First-ever quarterly profit overshadowed by revenue miss and guidance signaling market slowdown

XPeng shares fell 7% to $17.84 on Friday after the Chinese electric vehicle maker reported fourth-quarter revenue that missed analyst expectations, overshadowing the company's first-ever quarterly profit and painting a bleak picture for demand in China's maturing EV market.

The Guangzhou-based manufacturer reported quarterly revenue of RMB 22.25 billion ($3.18 billion), representing a 38.2% year-over-year increase but falling short of the $3.32 billion analyst consensus forecast, according to Benzinga. The revenue miss reflected weaker-than-expected vehicle deliveries of 116,249 units in the quarter, which missed the lower end of XPeng's own guidance range of 125,000 to 132,000 vehicles despite growing 27% from the prior year.

Yet the headline figure marked a significant milestone for XPeng, which achieved its first quarterly net profit of RMB 380 million ($50 million) on a GAAP basis, swinging from a RMB 1.33 billion loss in the same period a year earlier. Non-GAAP net profit reached RMB 510 million ($70 million), according to CNEVPost. The company also improved its gross margin to a record 21.3% from 14.4% in the fourth quarter of 2024, with vehicle margins rising to 13% from 10% a year earlier, driven by cost reductions and an improved product mix.

However, investors focused on the company's guidance for the first quarter of 2026, which pointed to a significant slowdown.
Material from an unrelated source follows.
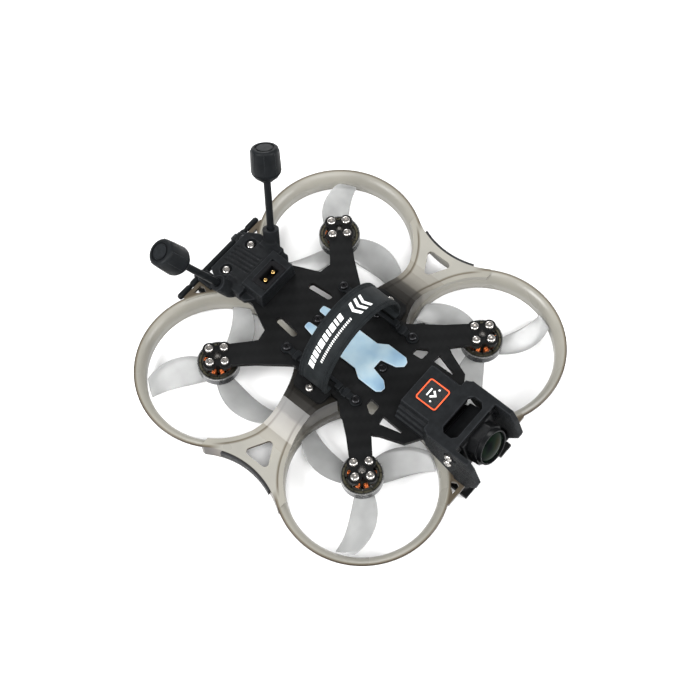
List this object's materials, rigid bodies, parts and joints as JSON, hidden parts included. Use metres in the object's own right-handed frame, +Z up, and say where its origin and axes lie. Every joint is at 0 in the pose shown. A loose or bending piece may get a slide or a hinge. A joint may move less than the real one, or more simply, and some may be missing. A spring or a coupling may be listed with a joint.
{
  "type": "ducted fpv racing drone",
  "caption": "Ducted first-person-view racing quadcopter with motors hung under a carbon plate, smoke-grey ring ducts, tilting nose camera, battery strap and rear antennas.",
  "frame": {"origin": "on the flat belly, under the centre of the four motors", "axes": "+Z up out of the deck, camera looks along -Y, the aircraft's left is +X"},
  "size_m": [0.155, 0.1611, 0.0692],
  "materials": {
    "carbon": "matt carbon fibre plate",
    "black_alloy": "black anodised aluminium",
    "smoke_plastic": "translucent smoke grey polycarbonate",
    "black_foam": "matt soft strip",
    "blue_silicone": "pale blue translucent grip pad",
    "strap_webbing": "rubberised woven webbing",
    "charcoal_rubber": "satin moulded rubber",
    "charcoal_print": "satin layer-printed elastomer",
    "bright_steel": "polished stainless steel",
    "black_steel": "black oxide steel",
    "circuit_board": "solder mask on glass fibre",
    "capacitor_sleeve": "shrink sleeve on an aluminium can",
    "wire_silicone": "silicone insulated wire",
    "lead_silicone": "silicone insulated lead",
    "black_nylon": "moulded nylon",
    "gold": "gold plated",
    "camera_shell": "satin black shell",
    "lens_glass": "coated glass",
    "stator_steel": "coated laminations",
    "copper_wire": "enamelled copper",
    "gunmetal": "gunmetal anodised aluminium with a bright machined rim",
    "magnet_nickel": "nickel plated magnets",
    "clear_grey_plastic": "translucent pale grey polycarbonate"
  },
  "bodies": {
    "frame": {"top_plate": "carbon", "belly_plate": "carbon", "posts": "black_alloy", "duct_left": "smoke_plastic", "duct_right": "smoke_plastic", "edge_strips": "black_foam", "battery_pad": "blue_silicone", "battery_strap": "strap_webbing", "strap_rails": "charcoal_rubber", "steel_screws": "bright_steel", "black_screws": "black_steel", "flight_board": "circuit_board", "video_unit": "black_alloy", "capacitor": "capacitor_sleeve", "motor_wires": "wire_silicone", "battery_leads": "lead_silicone", "rear_mount": "charcoal_print", "plug_housing": "black_nylon", "plug_pins": "gold", "antenna_left": "charcoal_rubber", "antenna_right": "charcoal_rubber", "receiver_rod": "charcoal_rubber", "camera_cage": "charcoal_print", "motor_bearings": "bright_steel", "motor_base_rear_left": "black_alloy", "stator_rear_left": "stator_steel", "windings_rear_left": "copper_wire", "motor_base_front_left": "black_alloy", "stator_front_left": "stator_steel", "windings_front_left": "copper_wire", "motor_base_front_right": "black_alloy", "stator_front_right": "stator_steel", "windings_front_right": "copper_wire", "motor_base_rear_right": "black_alloy", "stator_rear_right": "stator_steel", "windings_rear_right": "copper_wire"},
    "camera": {"camera_body": "camera_shell", "lens_barrel": "camera_shell", "lens_glass": "lens_glass", "camera_screws": "bright_steel"},
    "rotor_rear_left": {"bell_rear_left": "gunmetal", "magnets_rear_left": "magnet_nickel", "shaft_rear_left": "bright_steel", "prop_rear_left": "clear_grey_plastic", "prop_screws_rear_left": "black_steel"},
    "rotor_front_left": {"bell_front_left": "gunmetal", "magnets_front_left": "magnet_nickel", "shaft_front_left": "bright_steel", "prop_front_left": "clear_grey_plastic", "prop_screws_front_left": "black_steel"},
    "rotor_front_right": {"bell_front_right": "gunmetal", "magnets_front_right": "magnet_nickel", "shaft_front_right": "bright_steel", "prop_front_right": "clear_grey_plastic", "prop_screws_front_right": "black_steel"},
    "rotor_rear_right": {"bell_rear_right": "gunmetal", "magnets_rear_right": "magnet_nickel", "shaft_rear_right": "bright_steel", "prop_rear_right": "clear_grey_plastic", "prop_screws_rear_right": "black_steel"}
  },
  "joints": [
    {"name": "spin_rear_left", "type": "hinge", "parent": "frame", "child": "rotor_rear_left", "pos_m": [0.0402, 0.0402, 0.0079], "axis": [0, 0, 1], "continuous": true},
    {"name": "spin_front_left", "type": "hinge", "parent": "frame", "child": "rotor_front_left", "pos_m": [0.0402, -0.0402, 0.0079], "axis": [0, 0, 1], "continuous": true},
    {"name": "spin_front_right", "type": "hinge", "parent": "frame", "child": "rotor_front_right", "pos_m": [-0.0402, -0.0402, 0.0079], "axis": [0, 0, 1], "continuous": true},
    {"name": "spin_rear_right", "type": "hinge", "parent": "frame", "child": "rotor_rear_right", "pos_m": [-0.0402, 0.0402, 0.0079], "axis": [0, 0, 1], "continuous": true},
    {"name": "camera_tilt", "type": "hinge", "parent": "frame", "child": "camera", "pos_m": [0, -0.0657, 0.0255], "axis": [1, 0, 0], "range_deg": [-10, 20]}
  ]
}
XPeng projected vehicle deliveries between 61,000 and 66,000 units, representing a year-over-year decline of approximately 30% to 35%. Revenue guidance of RMB 12.20 billion to RMB 13.28 billion ($1.74 billion to $1.90 billion) also fell short of analyst expectations of RMB 14.81 billion, indicating a year-over-year decline of 16% to 23%.

The weak outlook reflects broader challenges facing China's electric vehicle market, which has cooled following the phase-out of government subsidies and amid intensifying price wars among domestic competitors. Battery-electric vehicle deliveries in China fell 20.4% in January, while plug-in hybrid sales dropped 35.6% compared with the same month last year, according to industry data.
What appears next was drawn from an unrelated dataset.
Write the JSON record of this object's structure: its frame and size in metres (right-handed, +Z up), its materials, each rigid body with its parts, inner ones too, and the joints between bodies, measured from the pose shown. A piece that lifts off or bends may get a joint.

"XPeng's weak first-quarter revenue outlook, attributed to slowing Chinese EV demand, overshadowed its first-ever quarterly profit at the end of 2025," Benzinga reported. Chinese automakers are bracing for weaker demand as subsidy adjustments impact sales, with overall passenger vehicle sales down 25% year-on-year in February and new energy vehicles falling even more sharply.

From a technical perspective, XPeng's stock remains under pressure, trading below both its 50-day moving average of $18.62 and 200-day moving average of $20.14. The company's market capitalization stands at approximately $18.6 billion, significantly below its 52-week high of $28.23.

Despite the near-term headwinds, analyst sentiment remains broadly positive. The average analyst price target of $26.54 represents roughly 49% upside from current levels, with 23 analysts collectively rating the stock 6 strong buy, 17 buy, 4 hold, and 1 strong sell, according to market data. The company maintains a solid cash position of $6.81 billion as of December 31, 2025, providing financial flexibility for investments in new models and international expansion.

XPeng aims to deliver between 550,000 and 600,000 vehicles globally in 2026, representing growth of 28% to 40% compared with 2025. The company plans to launch four new models this year, including the flagship six-seat full-size XPeng GX SUV, and intends to double its overseas deliveries while increasing international revenue contribution to more than 20%.

For now, however, investors remain focused on the immediate challenges facing China's EV market, where increased competition from established domestic players like BYD and new entrants including Xiaomi is squeezing margins and forcing manufacturers to choose between profitability and market share. The coming quarters will test whether XPeng's first profit was the beginning of a sustainable turnaround or merely a temporary bright spot in an increasingly difficult operating environment.